Nice blogpost but whatever.
The trick is to realize that everything in your eclectic surroundings can play into some kind of pleasing aesthetic. You just have to think of things outside of whatever artistic paradigm youve got yourself stuck in and recognize that anything can have value.

I relate to this in a way.

go back to r/theredpill bitch

Hunty you sound like every 19 year old manic-pixie-dream girl ever. No one gives a shit, get some self awareness you faggot.

>@cusec
This bitch is a soundcloud rapper

I feel you op. I have been like this for years too.

I remember back in grade school if I did a drawing and someone looked at it and they were careful with the paper and made it bend or something and it did not look like a perfect paper after I would just throw the thing.

Same goes to this day. I hate when I draw and maybe I smudge the ink with my hand and I just throw the damn thing, even if I have been drawing for 2-3 hours.

I hate buying cheap clothes because I can literally see that is shit and the stitching is bad etc.

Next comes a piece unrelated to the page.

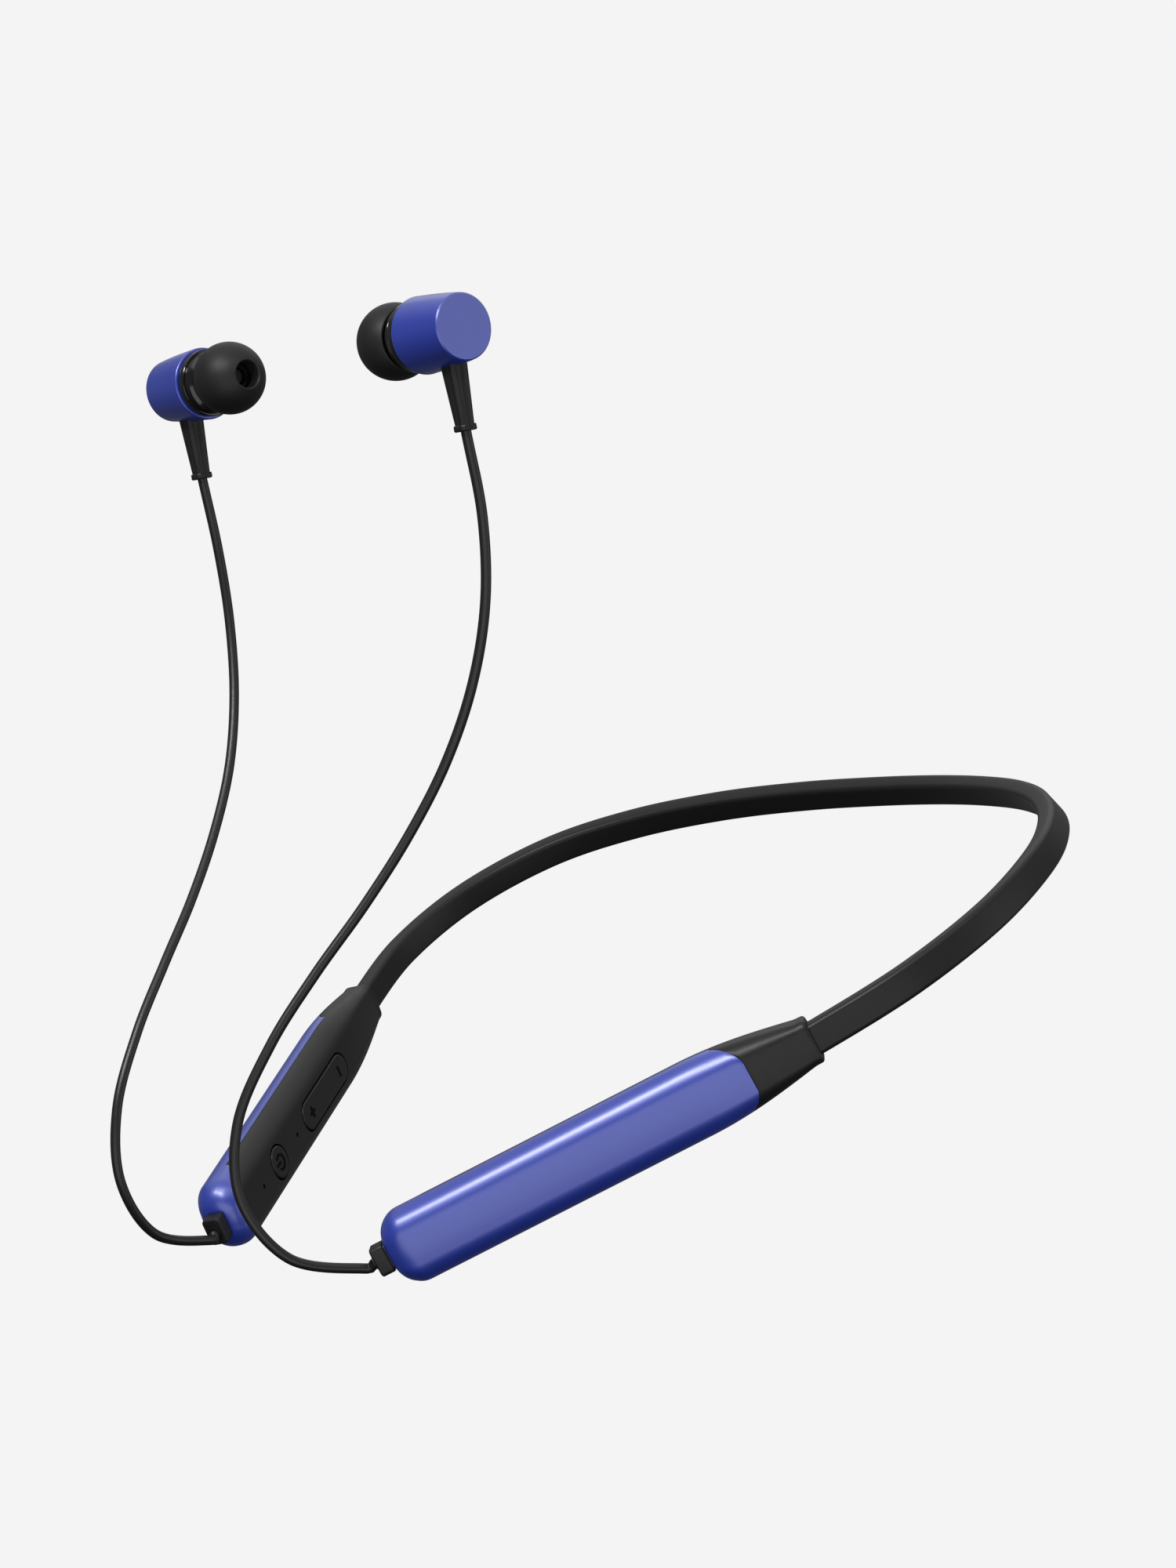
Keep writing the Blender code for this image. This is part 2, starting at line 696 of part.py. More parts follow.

Have to throw away clothes when the color starts fading even tho they were really expensive. Does not matter when you have had the jeans for 3+ years tho. You have got your moneys worth after so many wears.

I have not watched a "bad" movie since I was 14. Watching shit that has no thought behind it (the camera movement, lightning etc) just makes me feel ill.

I may be pretensions or just autistic but still. Godspeed, op!